Табл. 2. Структура индекса ЭЦП для платформенной экономики
Направление | Переменные (предпринимательские/ цифровые) | Описание переменных |
Инфраструктура цифровых технологий | ||
Цифровая открытость | Институты | Регулирование сферы ИКТ и интернета |
Технологии | Покрытие сети, пользование интернетом | |
Цифровая свобода | Институты | Бизнес, мировая пресса, общая свобода и конкуренция в интернете, тарифы на мобильную связь |
Технологии | Тарифы на мобильную связь, цены на телефонные устройства | |
Цифровая безопасность | Институты | Нормативные акты и регулирование в области киберпреступности и кибербезопасности |
Технологии | Число защищенных интернет-серверов на млн. чел. населения, уровень заражения сети | |
Владение цифровыми технологиями | ||
Цифровая грамотность | Институты | Человеческий капитал, стимулирование пользования электронными сервисами, высшее образование |
Пользователи | Цифровые навыки населения | |
Цифровой доступ | Институты | Наличие технических институтов, структур, механизмов координации политики и стратегий обеспечения кибербезопасности |
Пользователи | Доля домохозяйств с доступом в интернет | |
Цифровые права | Институты | Гарантии личности, основные права, институт собственности, конфиденциальность в интернете |
Пользователи | Доля пользователей интернета, гендерный разрыв, владение мобильными устройствами | |
Многосторонние цифровые платформы | ||
Сетевое взаимодействие | Предприниматели | Языковая поддержка в интернете |
Пользователи | Присутствие в социальных сетях | |
Поиск партнеров | Предприниматели | Электронное правительство, приложения местных разработчиков, языковая доступность основных приложений |
Пользователи | Владение мобильными устройствами | |
Финансовая поддержка | Предприниматели | Доступность финансовых ресурсов, число поставщиков финансовых технологий |
Пользователи | Число активных пользователей широкополосного мобильного интернета, уровень использования цифровых финансовых решений | |
Предпринимательство на основе цифровых технологий | ||
Использование цифровых технологий | Предприниматели | Расходы на ПО, навыки, количество компаний с собственным сайтом |
Технологии | Скорость мобильной связи, доступ к электроэнергии | |
Принятие цифровых технологий | Предприниматели | Отраслевой потенциал, внедрение новых технологий |
Технологии | Домены верхнего уровня, спектр частот | |
Распространение цифровых технологий | Предприниматели | Исследования и разработки, численность исследователей |
Технологии | Количество мобильных соединений М2М, число центров обработки данных | |
Источник: составлено авторами на основе (Szerb, 2021). |
Переходный период в странах Центральной и Восточной Европы
Страны ЦВЕ объединяют общие культурные и исторические корни, прежде всего длительный исторический период реализации социалистической идеи планового хозяйства (Brodny, Tutak, 2022).

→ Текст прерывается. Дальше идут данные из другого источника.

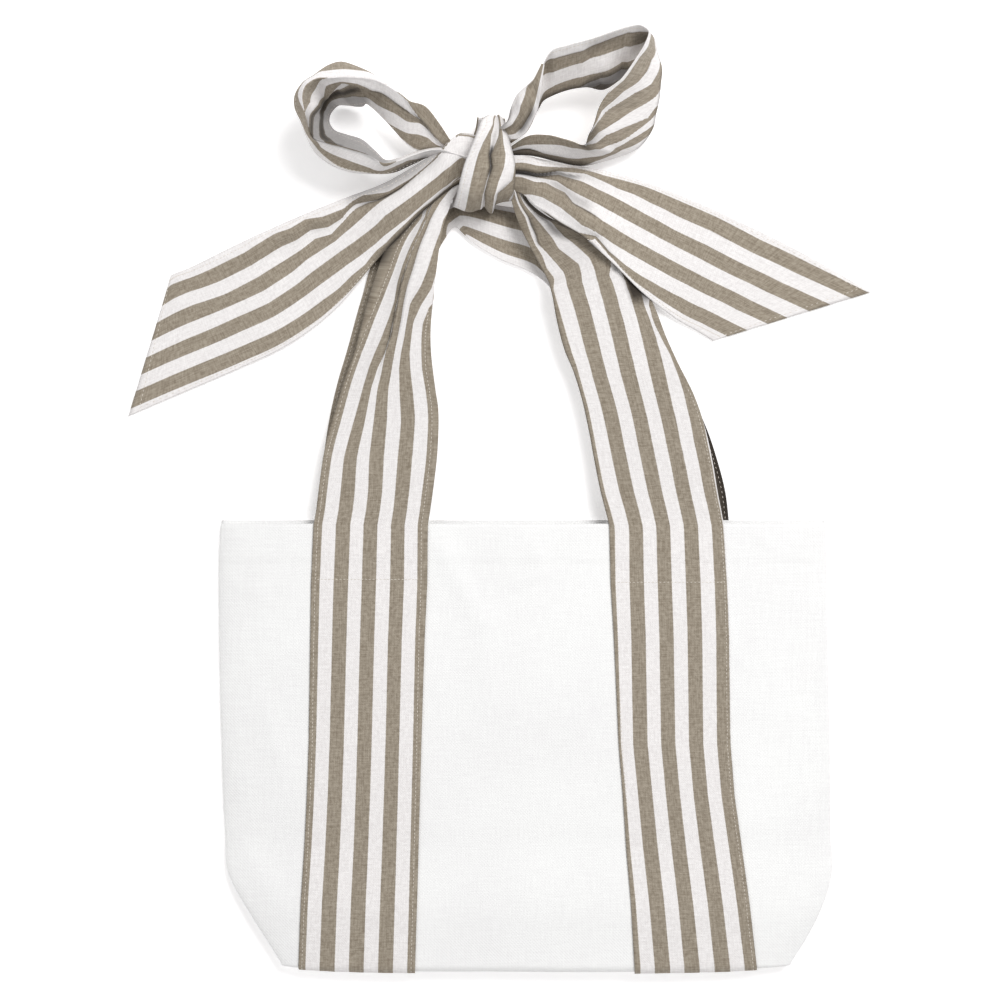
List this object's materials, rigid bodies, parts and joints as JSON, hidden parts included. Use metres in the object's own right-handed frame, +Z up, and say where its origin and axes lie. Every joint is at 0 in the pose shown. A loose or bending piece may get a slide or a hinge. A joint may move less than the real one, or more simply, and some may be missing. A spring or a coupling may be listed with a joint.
{
  "type": "shopping bag",
  "caption": "Flat canvas shopping bag with wide striped cloth handles, the front pair tied in a bow with two loops and two tails.",
  "frame": {"origin": "middle of the body's back, on the face that rests on the surface", "axes": "+Z up off the surface, through the front panel; +Y from the body towards the bow; +X to the right seen from above"},
  "size_m": [0.512, 0.6421, 0.0522],
  "materials": {
    "canvas": "matt white cotton canvas",
    "striped_cloth": "matt cotton cloth with 10 mm taupe and white stripes"
  },
  "bodies": {
    "root": {"body_front": "canvas", "body_back": "canvas", "tie_left": "striped_cloth", "tie_right": "striped_cloth", "back_handle": "striped_cloth"}
  },
  "joints": []
}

После начала перехода к рыночной экономике траектории развития этих стран разошлись (Dyba et al., 2018; Farkas, 2016). Половина из них в 2004–2013 гг. вошли в ЕС; попытки присоединиться к альянсу предпринимают и балканские страны. Бывшие советские республики (кроме стран Балтии) выбрали иной путь, отклоняющийся от изначальной цели транзита. Этот феномен получил название «обратный переход» (Gevorkyan, 2018; Chepurenko, Szanyi, 2022).
Переход от плановой к рыночной экономике стал беспрецедентным трансформационным экспериментом (Blanchard, 1996; Blith, 2002). Его основой должны были стать стабилизация, создание рыночных институтов и приватизация государственных активов, однако конкретные шаги, их последовательность, темпы и масштаб в разных странах существенно варьируют (De Melo et al., 1996; Kornai, 2006; Sachs, 1996). На поздних этапах перехода приоритетными стали экономическая реструктуризация и рост производительности (Aghion et al., 1997). Ключевыми барьерами на этом пути стали дефицит капитала, недостаток управленческих компетенций и слабый потенциал освоения технологий. Многие страны с переходной экономикой, особенно члены ЕС из ЦВЕ, сделали ставку на экспортно-ориентированный рост и прямые иностранные инвестиции (ПИИ) (Csaba, 2005; Medve-Bálint, 2014; Szanyi, 2022). Как и в других развивающихся странах, эта политика часто приводила к формированию двойной экономики: высокопроизводительного иностранного сегмента при низких показателях отечественных предприятий (Farkas, 2016).
Глобальный кризис 2008 г. в разной мере затронул страны с переходной экономикой, как и их не поддающиеся унификации антикризисные меры (Biledeux, 2014). К 2020-м гг. даже в странах ЦВЕ — членах ЕС сформировались различные модели роста с точки зрения параметров институционального развития, структуры госрасходов (в процентах ВВП), эффективности инноваций, развития человеческого капитала и финансовых условий (трансферты ЕС). Наиболее успешные страны (Чехия, Эстония, Литва и Словения) характеризуются сильными институтами, нацеленностью на производство знаний и благоприятными финансовыми условиями (Győrffy, 2022). В Венгрии, Румынии, Болгарии, Хорватии и Словакии институциональное развитие отстает; последние три страны испытывают также серьезные проблемы в сфере образования на фоне негативной финансовой динамики.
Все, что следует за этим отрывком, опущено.